Teague took a deep breath and let it out slowly, staring through the open door leading into the main part of the building. He'd been so close -- only days from changing the world on a level that no one had ever even conceived of before. Only to be stopped by the blind luck of some government hack.

When he passed back through the door, the German was no longer sitting at his microscope.

"Udo? Where are you?"

No answer.

He continued forward slowly, his gun hand behind his back. Although Jonas had been more outwardly aggressive, it would be a mistake to assume his brother was any less committed. There was little doubt in Teague's mind that Udo intended to follow through with their plan and then just sit down in the snow to die. He would never agree to stop, and even if he did, he would become a liability -- someone Teague would have to support and worry about for the rest of his life. No, it was time for him to join his brother.

Teague moved carefully around a divider wall, but Udo was still nowhere to be found. The radio control to the pipeline bombs was built into a low table bolted to the floor and Teague knelt beside it, grabbing the cables that fed it with a sweating hand. Once it was destroyed and Udo was out of the way, he would drive the truck back to civilization and disappear. As soon as he was satisfied that he was safe, he'd call the hotline number that was running across the bottom of nearly every television screen in the world and tell them how to find this place.

The pain in the back of his head flared suddenly and unexpectedly, robbing him of his balance and sending him pitching forward. He could see the shards of glass falling around him before everything lost focus and he smashed onto the concrete.

His disorientation was more the result of fatigue and surprise than the blow, and the sensation of his cheek being cut by the glass on the floor cleared his head, but not before he felt the gun being pulled from his waistband. He spun, swinging an arm wildly behind him, but it was far too late. Udo had already stepped back to a safe distance and was aiming the pistol at his chest.

"My brother is dead. I have no home. No friends. No life at all. I gave it all up. For this."

"Udo, stop!" Teague begged, holding a hand out in front of him while he got slowly to his feet. "I wasn't going to hurt you. You know that I wouldn't do that. I was trying to help you. If we keep on with this, we'll both die. We don't have any protection at all. We'll be like all the others."
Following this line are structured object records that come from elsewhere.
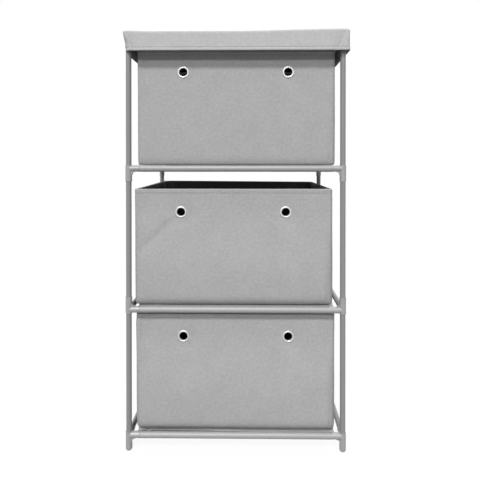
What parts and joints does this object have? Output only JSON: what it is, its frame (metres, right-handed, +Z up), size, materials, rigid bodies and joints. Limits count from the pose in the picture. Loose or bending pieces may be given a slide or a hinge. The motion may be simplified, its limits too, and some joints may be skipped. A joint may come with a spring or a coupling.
{
  "type": "fabric drawer dresser",
  "caption": "Narrow storage unit: open fabric drawers with finger eyelets slide on fabric shelves in a light metal tube frame with plastic corner connectors and a soft fabric top.",
  "frame": {"origin": "middle of the footprint, on the floor", "axes": "+Z up; the drawers' faces look towards -Y and slide out that way; +X to the right"},
  "size_m": [0.454, 0.34, 0.8467],
  "materials": {
    "painted_tube": "satin grey powder coat",
    "connector_plastic": "matte moulded",
    "shelf_fabric": "non-woven",
    "cover_fabric": "woven, hemmed",
    "drawer_fabric": "woven, hemmed",
    "lining_fabric": "black non-woven",
    "greyboard": "raw board",
    "eyelet_nickel": "bright nickel"
  },
  "bodies": {
    "frame": {"bottom_front_rail": "painted_tube", "bottom_left_rail": "painted_tube", "bottom_rear_rail": "painted_tube", "bottom_right_rail": "painted_tube", "bottom_shelf": "shelf_fabric", "foot_connectors": "connector_plastic", "lower_connectors": "connector_plastic", "lower_front_left_post": "painted_tube", "lower_front_rail": "painted_tube", "lower_front_right_post": "painted_tube", "lower_left_rail": "painted_tube", "lower_rear_left_post": "painted_tube", "lower_rear_rail": "painted_tube", "lower_rear_right_post": "painted_tube", "lower_right_rail": "painted_tube", "lower_shelf": "shelf_fabric", "middle_front_left_post": "painted_tube", "middle_front_right_post": "painted_tube", "middle_rear_left_post": "painted_tube", "middle_rear_right_post": "painted_tube", "top_board": "greyboard", "top_connectors": "connector_plastic", "top_cover": "cover_fabric", "top_cover_front_flap": "cover_fabric", "top_front_rail": "painted_tube", "top_left_rail": "painted_tube", "top_rear_rail": "painted_tube", "top_right_rail": "painted_tube", "upper_connectors": "connector_plastic", "upper_front_left_post": "painted_tube", "upper_front_rail": "painted_tube", "upper_front_right_post": "painted_tube", "upper_left_rail": "painted_tube", "upper_rear_left_post": "painted_tube", "upper_rear_rail": "painted_tube", "upper_rear_right_post": "painted_tube", "upper_right_rail": "painted_tube", "upper_shelf": "shelf_fabric"},
    "bottom_drawer": {"bottom_drawer_back_board": "greyboard", "bottom_drawer_base_board": "greyboard", "bottom_drawer_eyelets": "eyelet_nickel", "bottom_drawer_front_board": "greyboard", "bottom_drawer_lining": "lining_fabric", "bottom_drawer_shell": "drawer_fabric", "bottom_drawer_side_boards": "greyboard"},
    "middle_drawer": {"middle_drawer_back_board": "greyboard", "middle_drawer_base_board": "greyboard", "middle_drawer_eyelets": "eyelet_nickel", "middle_drawer_front_board": "greyboard", "middle_drawer_lining": "lining_fabric", "middle_drawer_shell": "drawer_fabric", "middle_drawer_side_boards": "greyboard"},
    "top_drawer": {"top_drawer_back_board": "greyboard", "top_drawer_base_board": "greyboard", "top_drawer_eyelets": "eyelet_nickel", "top_drawer_front_board": "greyboard", "top_drawer_lining": "lining_fabric", "top_drawer_shell": "drawer_fabric", "top_drawer_side_boards": "greyboard"}
  },
  "joints": [
    {"name": "bottom_drawer_slide", "type": "slide", "parent": "frame", "child": "bottom_drawer", "axis": [0, -1, 0], "range_m": [0, 0.26]},
    {"name": "middle_drawer_slide", "type": "slide", "parent": "frame", "child": "middle_drawer", "axis": [0, -1, 0], "range_m": [0, 0.26]},
    {"name": "top_drawer_slide", "type": "slide", "parent": "frame", "child": "top_drawer", "axis": [0, -1, 0], "range_m": [0, 0.26], "deforming": ["top_cover_front_flap"]}
  ]
}
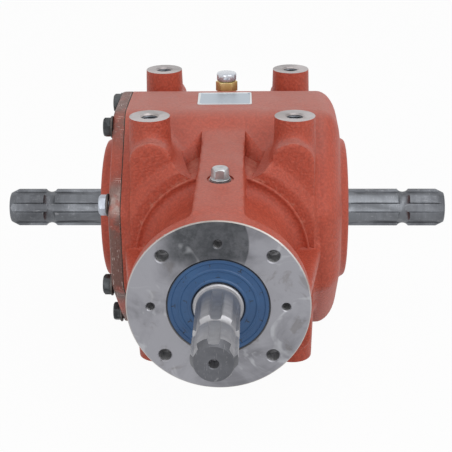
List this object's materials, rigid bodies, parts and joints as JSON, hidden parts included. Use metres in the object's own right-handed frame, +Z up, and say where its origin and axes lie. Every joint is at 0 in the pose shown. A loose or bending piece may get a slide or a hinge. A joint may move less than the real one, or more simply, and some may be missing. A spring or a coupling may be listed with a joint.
{
  "type": "right-angle bevel gearbox",
  "caption": "Right-angle bevel gearbox with a splined input shaft in a round flange, a splined through cross shaft and tapped feet above and below.",
  "frame": {"origin": "centre of the four lower feet, on their faces", "axes": "+Z up; +X along the cross shaft towards the closed right wall, away from the cover; the input shaft and its flange point to -Y; the axes cross 114 mm above the origin"},
  "size_m": [0.409, 0.4212, 0.2321],
  "materials": {
    "casting_paint": "red oxide paint on rough iron castings",
    "shaft_dark_steel": "dark, lightly oiled machined steel",
    "shaft_bright_steel": "bright machined steel",
    "gear_steel": "case-hardened, cut and oiled",
    "bearing_steel": "ground",
    "black_steel": "blackened",
    "zinc_steel": "zinc plated",
    "seal_rubber": "satin blue",
    "gasket_paper": "oiled sheet",
    "sealing_aluminium": "matt",
    "turned_brass": "satin",
    "chrome_plate": "polished",
    "plate_aluminium": "brushed, bare of any text"
  },
  "bodies": {
    "housing_set": {"housing": "casting_paint", "side_cover": "casting_paint", "cover_gasket": "gasket_paper", "cover_screws": "black_steel", "cover_washers": "zinc_steel", "input_rear_outer_ring": "bearing_steel", "input_front_outer_ring": "bearing_steel", "left_outer_ring": "bearing_steel", "right_outer_ring": "bearing_steel", "left_shim": "bearing_steel", "right_shim": "bearing_steel", "input_seal": "seal_rubber", "left_seal": "seal_rubber", "right_seal": "seal_rubber", "seal_springs": "bearing_steel", "filler_plug": "zinc_steel", "filler_washer": "sealing_aluminium", "drain_plug": "zinc_steel", "drain_washer": "sealing_aluminium", "level_plug": "zinc_steel", "level_washer": "sealing_aluminium", "breather_body": "turned_brass", "breather_cap": "chrome_plate", "breather_washer": "turned_brass", "nameplate": "plate_aluminium"},
    "input_shaft_set": {"input_shaft": "shaft_bright_steel", "input_pinion": "gear_steel", "pinion_key": "bearing_steel", "pinion_tab_washer": "bearing_steel", "pinion_lock_nut": "black_steel", "input_rear_inner_ring": "bearing_steel", "input_front_inner_ring": "bearing_steel", "input_spacer_tube": "shaft_dark_steel", "input_shaft_clip": "black_steel"},
    "cross_shaft_set": {"cross_shaft": "shaft_dark_steel", "ring_gear": "gear_steel", "ring_gear_key": "bearing_steel", "long_spacer_sleeve": "shaft_dark_steel", "short_spacer_sleeve": "shaft_dark_steel", "left_inner_ring": "bearing_steel", "right_inner_ring": "bearing_steel"},
    "input_rear_roller_set": {"input_rear_rollers": "bearing_steel"},
    "input_front_roller_set": {"input_front_rollers": "bearing_steel"},
    "left_roller_set": {"left_rollers": "bearing_steel"},
    "right_roller_set": {"right_rollers": "bearing_steel"}
  },
  "joints": [
    {"name": "cross_spin", "type": "hinge", "parent": "housing_set", "child": "cross_shaft_set", "pos_m": [0, 0, 0.114], "axis": [1, 0, 0], "continuous": true},
    {"name": "input_spin", "type": "hinge", "parent": "housing_set", "child": "input_shaft_set", "pos_m": [0, 0, 0.114], "axis": [0, -1, 0], "continuous": true},
    {"name": "left_rollers_spin", "type": "hinge", "parent": "housing_set", "child": "left_roller_set", "pos_m": [0, 0, 0.114], "axis": [1, 0, 0], "continuous": true},
    {"name": "right_rollers_spin", "type": "hinge", "parent": "housing_set", "child": "right_roller_set", "pos_m": [0, 0, 0.114], "axis": [1, 0, 0], "continuous": true},
    {"name": "input_rear_rollers_spin", "type": "hinge", "parent": "housing_set", "child": "input_rear_roller_set", "pos_m": [0, 0, 0.114], "axis": [0, -1, 0], "continuous": true},
    {"name": "input_front_rollers_spin", "type": "hinge", "parent": "housing_set", "child": "input_front_roller_set", "pos_m": [0, 0, 0.114], "axis": [0, -1, 0], "continuous": true}
  ],
  "couplings": [
    {"joint": "input_spin", "follows": "cross_spin", "ratio": -1.5},
    {"joint": "left_rollers_spin", "follows": "cross_spin", "ratio": 0.432},
    {"joint": "right_rollers_spin", "follows": "cross_spin", "ratio": 0.432},
    {"joint": "input_rear_rollers_spin", "follows": "cross_spin", "ratio": -0.6396},
    {"joint": "input_front_rollers_spin", "follows": "cross_spin", "ratio": -0.6396}
  ]
}
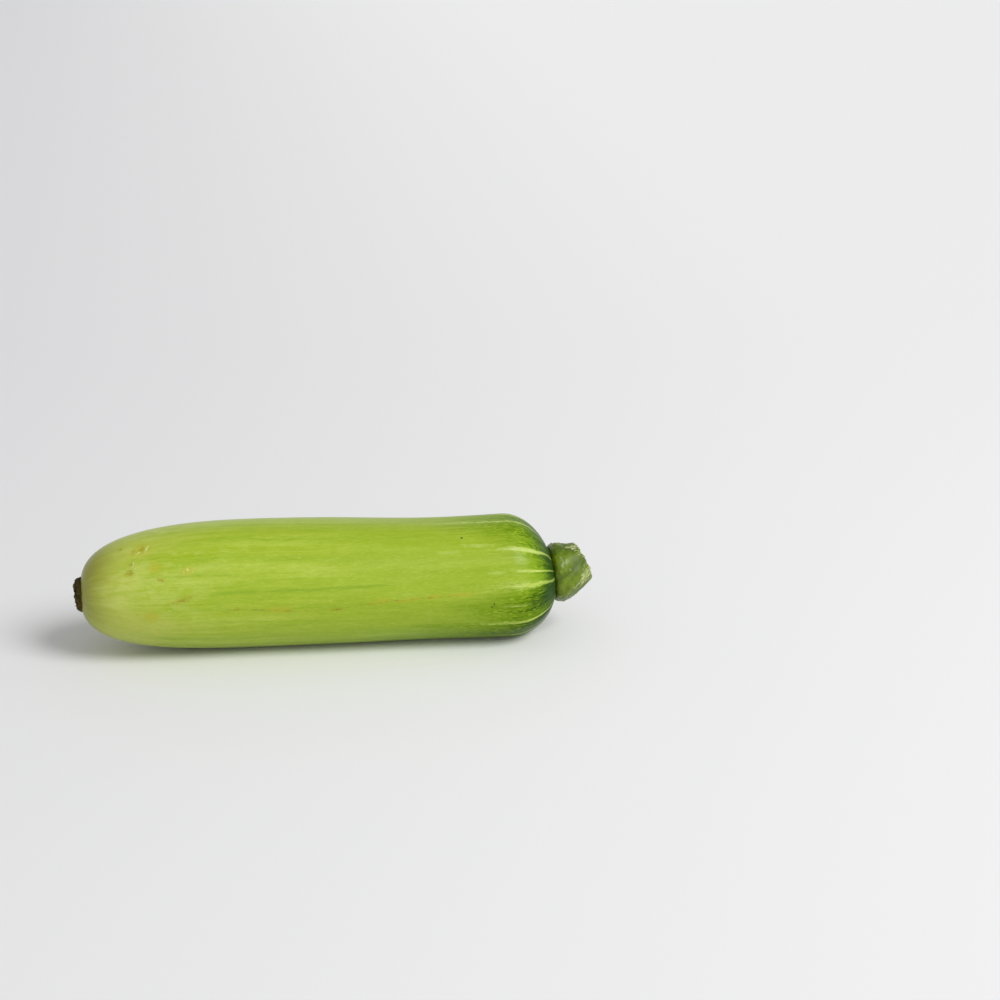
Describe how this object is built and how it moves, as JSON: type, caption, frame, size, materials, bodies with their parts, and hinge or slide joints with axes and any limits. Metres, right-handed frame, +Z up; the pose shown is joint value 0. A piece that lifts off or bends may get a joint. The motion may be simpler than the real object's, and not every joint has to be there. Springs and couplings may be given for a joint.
{
  "type": "korean zucchini",
  "caption": "Whole Korean zucchini lying on its belly, with a slanting cut stem at one end and a dried blossom scar at the other.",
  "frame": {"origin": "under the middle of the zucchini's box, on the surface that it lies on", "axes": "+X along the fruit towards the stem, +Z up"},
  "size_m": [0.202, 0.053, 0.0495],
  "materials": {
    "fruit_skin": "smooth waxy skin with a soft sheen, pale yellow-green, darker green with pale stripes towards the stem",
    "stem_green": "firm fibrous green stem with soft ridges and a pale cut",
    "scar_cork": "dry, crumpled brown cork"
  },
  "bodies": {
    "root": {"fruit": "fruit_skin", "stem": "stem_green", "blossom_scar": "scar_cork"}
  },
  "joints": []
}
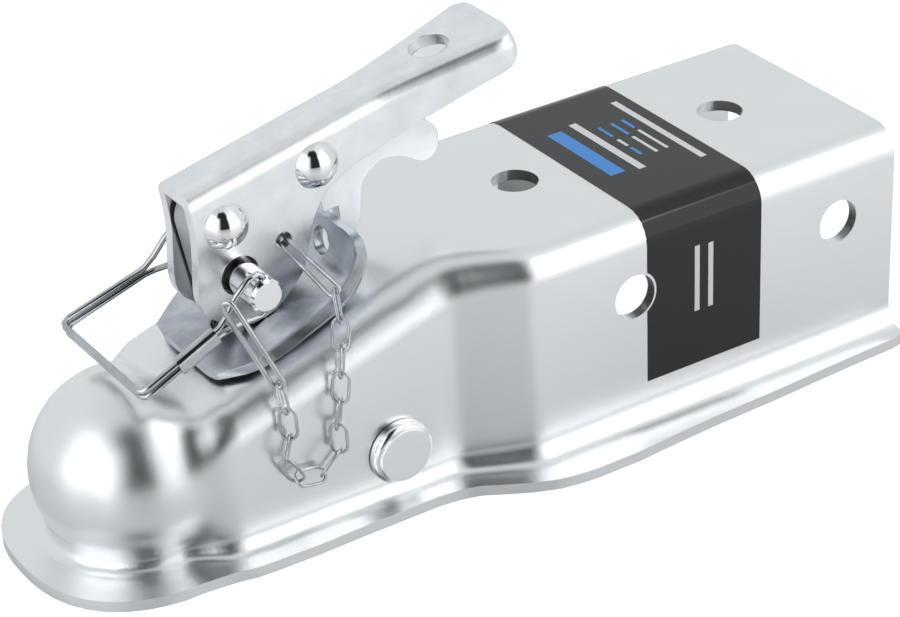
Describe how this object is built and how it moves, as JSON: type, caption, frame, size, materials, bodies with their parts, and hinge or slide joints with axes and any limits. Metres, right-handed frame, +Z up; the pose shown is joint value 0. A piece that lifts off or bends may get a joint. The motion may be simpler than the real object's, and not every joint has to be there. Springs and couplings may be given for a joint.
{
  "type": "trailer coupling head",
  "caption": "Straight-tongue trailer coupling head in zinc-plated pressed steel, with a trigger lever, lock pin bail and keeper chain.",
  "frame": {"origin": "on the ball's vertical axis, at the level of the flange's underside", "axes": "+X from the ball along the body towards the trailer tongue, +Z up, +Y to the left when facing the tongue"},
  "size_m": [0.2802, 0.1126, 0.1273],
  "materials": {
    "zinc_body": "satin",
    "zinc_plate": "satin",
    "bright_steel": "polished",
    "spring_steel": "satin",
    "cast_clamp": "rough",
    "label": "gloss"
  },
  "bodies": {
    "housing": {"housing": "zinc_body", "label_band": "label", "saddle_plate": "zinc_plate", "cross_rivet": "bright_steel", "clamp_spacers": "zinc_plate", "clamp_spring": "spring_steel", "upper_washer": "zinc_plate"},
    "clamp": {"ball_clamp": "cast_clamp"},
    "stud": {"draw_stud": "spring_steel", "lower_washer": "zinc_plate", "adjusting_nut": "zinc_plate"},
    "lever": {"lever": "zinc_plate", "lever_rivet": "bright_steel", "trigger_rivet": "bright_steel", "trigger_spring": "spring_steel", "lever_clip": "bright_steel"},
    "trigger": {"trigger": "zinc_plate"},
    "bail": {"lock_pin": "bright_steel", "bail_wire": "bright_steel", "bail_ferrule": "bright_steel", "pin_clip": "bright_steel", "chain_links": "bright_steel"}
  },
  "joints": [
    {"name": "stud_slide", "type": "slide", "parent": "housing", "child": "stud", "axis": [0.1908, 0, -0.9816], "range_m": [0, 0.0045], "deforming": ["clamp_spring"]},
    {"name": "lever_swing", "type": "hinge", "parent": "stud", "child": "lever", "pos_m": [0.032, 0, 0.0924], "axis": [0, -1, 0], "range_deg": [0, 85]},
    {"name": "clamp_swing", "type": "hinge", "parent": "housing", "child": "clamp", "pos_m": [0.0693, 0, 0.0176], "axis": [0, -1, 0], "range_deg": [0, 7.8]},
    {"name": "trigger_pull", "type": "hinge", "parent": "lever", "child": "trigger", "pos_m": [0.0616, 0, 0.10209], "axis": [0, -1, 0], "range_deg": [0, 12], "stiffness_Nm_per_rad": 0.08, "springref_deg": -20.05},
    {"name": "bail_swing", "type": "hinge", "parent": "lever", "child": "bail", "pos_m": [0.0353, 0, 0.0757], "axis": [0, -1, 0], "range_deg": [-85, 0], "deforming": ["chain_links"]}
  ],
  "couplings": [
    {"joint": "stud_slide", "follows": "lever_swing", "m_per_rad": 0.003033},
    {"joint": "clamp_swing", "follows": "lever_swing", "ratio": 0.091756},
    {"joint": "bail_swing", "follows": "lever_swing", "ratio": -1}
  ]
}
"Yes," Udo agreed. "Just like all the others."

"But none of this is our fault! We tried to protect the world. We tried to warn people."

"Not our fault? Are you certain, Michael? How are we different? How much was destroyed to build our houses? Our cars? Our clothing? No, we're not innocent in this."

When Udo pulled the hammer back on the gun, his eyes turned into a lifeless facsimile of his dead brother's.

"No! Don't kill me," Teague shouted, putting his other hand in front of him and taking a step backward. "I swear I wasn't going to hurt you. You have to believe that."